Con frecuencia el FMI es atacado con virulencia por su costumbre de aplicar los mismos criterios a todos los países sin tomar en cuenta las diferencias políticas, sociales y culturales, además de económicas. Tienen razón quienes señalan que en países determinados ciertas curas son política o socialmente imposibles, pero si el FMI comenzara a discriminar entre los considerados capaces de manejarse según pautas exigentes y los demás, sería denostado por la arrogancia elitista que tal actitud reflejaría. De todos modos, en la Eurozona la uniformidad está institucionalizada. Países como Grecia y Portugal, España e Italia, tienen que convivir con Alemania que, por ser dueña de la economía más poderosa de la UE, fija las reglas, una realidad que les plantea un desafío que la mayoría de sus habitantes no está en condiciones de superar, de ahí la crisis en que se han precipitado.

El euro fue fruto de un proyecto político. Los artífices creyeron que serviría para hacer más rápida la marcha hacia un superestado europeo del que las viejas naciones serían como provincias, pero si bien el poder de Bruselas ha crecido mucho en desmedro de aquel de Londres, París y Berlín, para no hablar de Roma, Madrid, Lisboa y Atenas, las distintas sociedades no han cambiado a la velocidad esperada. Por cierto, escasean las señales de "convergencia". De haber conservado sus monedas tradicionales, Portugal, Grecia y los demás ya las hubieran devaluado frente al marco alemán para poder evolucionar a su propio ritmo, pero merced al euro no les está permitido hacerlo. Desgraciadamente para ellos, son como señores un tanto obesos que se han visto forzados a seguir los pasos de atletas olímpicos: no es exactamente sorprendente que hayan flaqueado.

Lo mismo que en la Argentina en los meses que precedieron al default, devaluación masiva y una convulsión socioeconómica de consecuencias nefastas, los países "periféricos" de la Unión Europea están luchando denodadamente para aferrarse al statu quo. Es su equivalente de la convertibilidad. Una vez estallada la crisis tremenda que dio en tierra con la convertibilidad y con el gobierno del presidente Fernando de la Rúa, casi todos reconocieron que hubiera sido mucho mejor abandonar el uno a uno varios años antes, pero en 1999 tal propuesta fue considerada indignante por la mayoría. Por cierto, de haberla reclamado el FMI, la clase política en su conjunto lo hubiera denunciado por atentar contra los intereses nacionales, como en efecto hizo más tarde por no haber actuado a tiempo con la energía apropiada.

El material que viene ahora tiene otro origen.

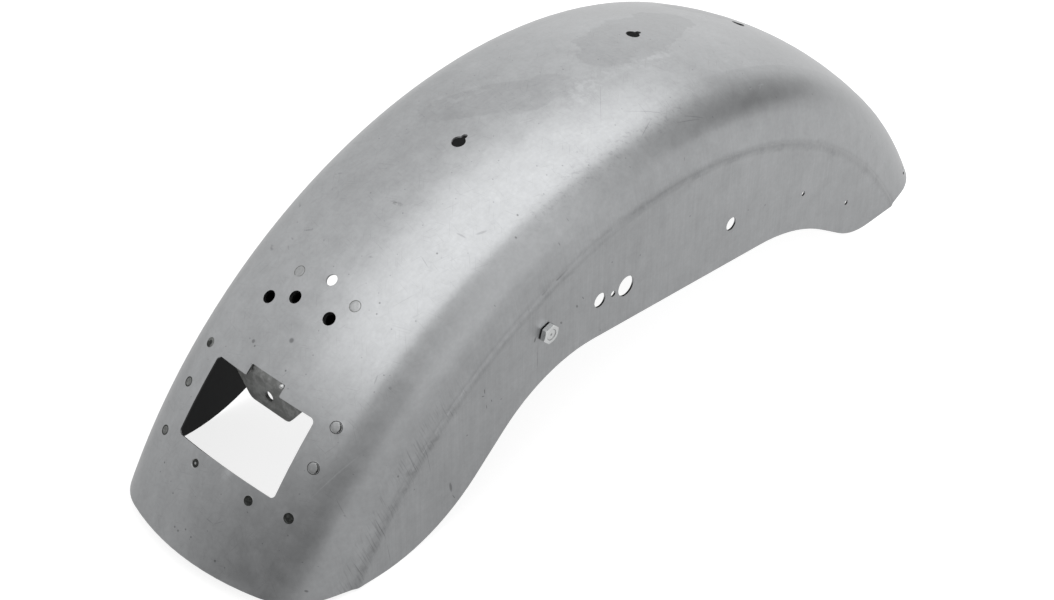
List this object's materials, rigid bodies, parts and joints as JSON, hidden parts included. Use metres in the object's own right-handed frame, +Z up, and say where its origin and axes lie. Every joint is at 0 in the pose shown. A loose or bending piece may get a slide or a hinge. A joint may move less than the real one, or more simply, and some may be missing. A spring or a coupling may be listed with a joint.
{
  "type": "motorcycle rear fender",
  "caption": "Bobbed motorcycle rear fender in bare pressed steel: arched crown with a rear opening, lamp holes and keyhole slots, flat pierced skirts.",
  "frame": {"origin": "middle of the box on the bench that the fender stands on, under the crest", "axes": "+X towards the front of the motorcycle, +Y to its left, +Z up"},
  "size_m": [0.6124, 0.176, 0.19],
  "materials": {
    "bare_sheet": "bare pressed sheet with oil stains and fine scratches",
    "bare_plate": "bare plate, dull",
    "weld": "ground plug weld",
    "weld_bead": "small bright weld bead",
    "nut_steel": "plain steel",
    "bolt_steel": "zinc plated"
  },
  "bodies": {
    "root": {"fender_skin": "bare_sheet", "opening_doubler": "bare_plate", "lamp_bracket": "bare_plate", "doubler_plug_welds": "weld", "bracket_plug_welds": "weld", "tack_weld": "weld_bead", "lamp_nut_left": "nut_steel", "lamp_nut_right": "nut_steel", "lamp_nut_outer": "nut_steel", "side_bolt_right": "bolt_steel", "side_bolt_left": "bolt_steel", "side_nut_right": "bolt_steel", "side_nut_left": "bolt_steel"}
  },
  "joints": []
}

Para mantenerse en la Eurozona, Grecia y sus compañeros en desgracia tendrán que someterse a una serie de ajustes fiscales penosos, aumentar los impuestos y condenar a millones a años de dependencia de subsidios magros, sin que haya ninguna garantía de que, de resultas del régimen espartano así supuesto, se hagan más competitivos de lo que ya son. De ser Europa un solo país, como Estados Unidos, los capaces de hacerlo se trasladarían a regiones más dinámicas, pero son tan grandes las diferencias entre los distintos idiomas, costumbres y redes sociales que a la mayoría dicha alternativa le está vedada. Parece inevitable, pues, que los periféricos más vulnerables terminen optando por una "solución argentina", aunque en su caso la eventual ruptura con el euro podría resultar ser aún más traumática de lo que fue aquí la decisión de decirle adiós a la convertibilidad.